1. INTERNATIONAL AYASOFYA SCIENTIFIC RESEARCHES AND INNOVATION CONGRESS, İstanbul, Türkiye, 15 - 16 Kasım 2024, ss.12-23
Tüm dünya açısından ortak bir problemi temsil eden yoksulluk, yaşlı bireyler için daha büyük bir risk anlamına gelmektedir. Küresel ölçekte doğum oranlarındaki düşüşlere artan yaşam sürelerinin eşlik etmesi, dünya nüfusunun yaşlanması ile sonuçlanmıştır. Demografik yapıda yaşanan bu dönüşüm, günümüzde başta gelişmiş ülkeler olmak üzere tüm dünyada görülmektedir. Bu dönüşümün, gelecekte çok daha yaygın etki oluşturması beklenen yaşlanma olgusunu bir problem olarak gündeme getirmektedir. Nüfusun giderek yaşlanan bir seyirde ilerlemesi ile ülke ekonomilerinin daralacağı, istihdam oranlarının azalacağı, kişi başına düşen milli gelirin düşeceği öngörülmektedir. İlgili durumun ise, yoksulluğu yaygınlaştırması ve gelir dağılımındaki adaleti bozması dolayısıyla dezavantajlı grupları olumsuz etkilemesi beklenmektedir. Dezavantajlı gruplardan birini oluşturan yaşlı kadınların, yaşlı erkeklere kıyasla daha yüksek oranlarla yoksullukla karşılaşma olasılığına sahip olmaları, toplumsal açıdan fırsatlardan ve hizmetlerden mahrum kalmalarından kaynaklanmaktadır. Bu anlamda, yaşlı yoksulluğu cinsiyetler bakımından farklı görüntüler ve mahrumiyet biçimleri meydana getirmektedir. İlgili bildiri, yaşlı yoksulluğunu toplumsal cinsiyet perspektifinden ele alması bakımından önem arz etmektedir. Bu çalışma, OECD ülkelerindeki yoksulluk sorununun yaşlı kadınlar açısından karşılaştırmalı olarak değerlendirilmesini amaçlamaktadır. Bu amaç doğrultusunda ikincil kaynak olarak OECD verileri üzerinden yapılacak betimsel analizlerle yaşlı yoksulluğunun cinsiyetler temelindeki görünümü incelenmiştir.

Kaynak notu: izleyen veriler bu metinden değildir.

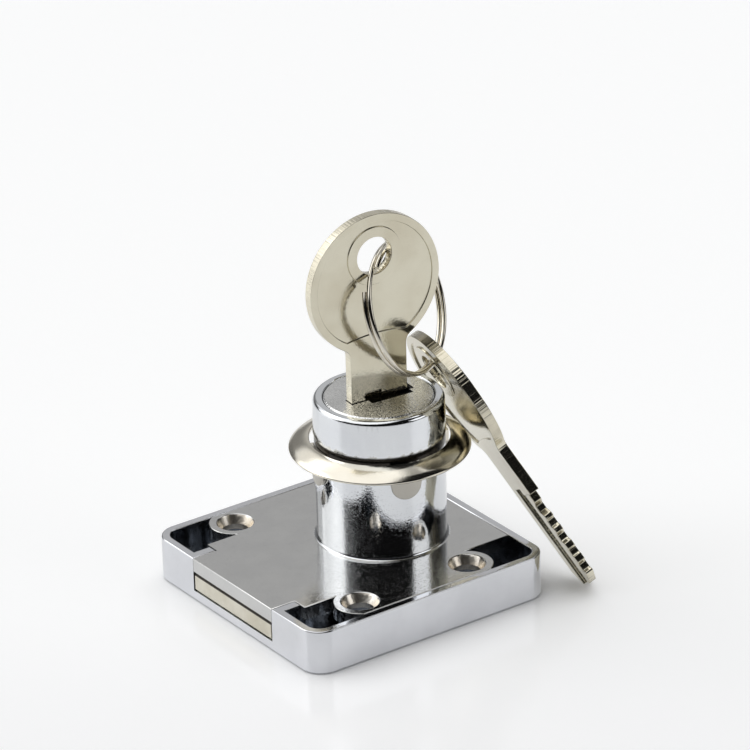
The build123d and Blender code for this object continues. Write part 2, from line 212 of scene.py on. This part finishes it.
case = casting("rear_case")
ease(case, RIM_EASE, lambda at: at.z > case_high.z - NEAR)
ease(case, FOOT_EASE, lambda at: at.z < case_low.z + NEAR and inset(at) < OUTLINE_INSET)
# Inward faces and the pockets' insides take the darker chrome: painted shade.
for face in case.faces:
    middle = face.calc_center_median() / MM
    turned_in = face.normal.xy.dot(middle.xy - case_middle.xy) < 0
    if POCKET_LOW < middle.z < POCKET_HIGH and (inset(middle) > POCKET_INSET or turned_in):
        face.material_index = 1
tray = fitted("rear_case_polished", "case", case, chrome, "rear_case")
tray.data.materials.append(shaded_chrome)

# Front housing. One zinc casting, plated with the case: a satin plate with eased edges that sinks
# between the case's walls, and a barrel polished to a mirror that grows out of it with a small fillet.
PLATE_TOP, PLATE_EASE = 6.8, 0.12
BARREL_RADIUS, BARREL_FILLET = 9.5, 0.5
RECESS_LOW, RECESS_HIGH = (21.2, 21.8), (23.0, 23.4)
SCREW_X, SCREW_Y, SCREW_REACH = (-15.14, 3.66), (-15.7, 15.7), 2.7
plate_satin = metal(
    "plate satin", (0.64, 0.64, 0.63), (0.60, 0.60, 0.595), 0.10, 3.6, 0.012,
    spread=0.02, pits=0.6,
)


def past(place, axis, low, high):
    """0 where a place is under low along an axis, 1 where it is over high, both in mm."""
    along = place.node("SeparateXYZ", None, {0: place}, output=axis)
    return along.step(low * MM, high * MM)


def under_head(place):
    """1 in the recess below the barrel's head, where shade is painted dark."""
    return past(place, "Z", *RECESS_LOW) * (1 - past(place, "Z", *RECESS_HIGH))


barrel_mirror = metal(
    "barrel mirror", (0.84, 0.86, 0.88), (0.79, 0.81, 0.84), 0.03, 3.6, 0.010,
    spread=0.02, pits=0.28, painted_shade=(under_head, (0.05, 0.045, 0.04)),
)
zinc_bare = metal("bare zinc", (0.98, 0.95, 0.89), (0.82, 0.74, 0.62), 0.28, 1.6, 0.04, spread=0.1)

screw_spots = [Vector((x, y)) for x in SCREW_X for y in SCREW_Y]
foot = BARREL_RADIUS + BARREL_FILLET + NEAR
housing = casting("front_housing")
ease(housing, PLATE_EASE, lambda at: abs(at.z - PLATE_TOP) < NEAR and at.xy.length > foot + NEAR)
for face in housing.faces:
    middle = face.calc_center_median() / MM
    upright = abs(face.normal.z) < 0.95
    if middle.z > PLATE_TOP + NEAR / 2 and middle.xy.length < foot:
        face.material_index = 1
    elif upright and min((middle.xy - spot).length for spot in screw_spots) < SCREW_REACH:
        face.material_index = 2
plated = fitted("front_housing_plated", "case", housing, plate_satin, "front_housing")
plated.data.materials.append(barrel_mirror)
plated.data.materials.append(zinc_bare)

# Plug. A turned zinc core with the keyway cast in; its face keeps the grain of the casting.
# A steel crank pin is pressed into its tail, and a steel circlip holds it in the barrel.
KEYWAY_SHADE = (28.3, 28.6)


def below_face(place):
    """1 inside the keyway, where shade is painted dark."""
    return 1 - past(place, "Z", *KEYWAY_SHADE)


plug_chrome = metal(
    "plug chrome", (0.84, 0.84, 0.83), (0.70, 0.70, 0.69), 0.26, 3.0, 0.09,
    spread=0.08, painted_shade=(below_face, (0.03, 0.028, 0.025)),
)
spring_steel = metal("spring steel", (0.42, 0.42, 0.43), (0.36, 0.35, 0.35), 0.32, 5.0, 0.004)
pin_steel = metal("pin steel", (0.56, 0.56, 0.57), (0.50, 0.49, 0.48), 0.26, 5.0, 0.003)

fitted("plug_core", "core", casting("plug"), plug_chrome, "plug")
fitted("crank_pin_ground", "core", casting("crank_pin"), pin_steel, "crank_pin")
fitted("plug_circlip", "core", casting("plug_clip"), spring_steel, "plug_clip")

# Bolt. A flat zinc slider with a matte nickel plate, in the channel under the front plate. It is eased
# at the nose, where it leads into the keeper, and shade is painted dark along the nose's top edge.
BOLT_EASE, BOLT_CHAMFER = 0.12, 0.3
bolt_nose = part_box("bolt")[0][0] / MM
bolt_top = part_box("bolt")[1][2] / MM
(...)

Poverty, which represents a common problem for the whole world, means a greater risk for older individuals. The decline in birth rates on a global scale, accompanied by increasing life expectancy, has resulted in the ageing of the world population. This transformation in demographic structure is observed all over the world, particularly in developed countries. This transformation brings the aging phenomenon, which is expected to have a much more widespread impact in the future, to the agenda as a problem. It is predicted that with the progression of the population in an ageing course, the economies of countries will shrink, employment rates will decrease, and national income per capita will decrease. This situation is expected to have a negative impact on disadvantaged groups by spreading poverty and deteriorating the fairness in income distribution. The fact that elderly women, who constitute one of the disadvantaged groups, have a higher probability of facing poverty compared to elderly men is due to the fact that they are deprived of social opportunities and services. In this sense, elderly poverty creates different images and forms of deprivation in terms of genders. This paper is important in terms of addressing elderly poverty from a gender perspective. This study aims to evaluate the poverty problem in OECD countries comparatively in terms of elderly women. In line with this purpose, descriptive analyses based on OECD data as a secondary source are used to examine the gender-based outlook of elderly poverty.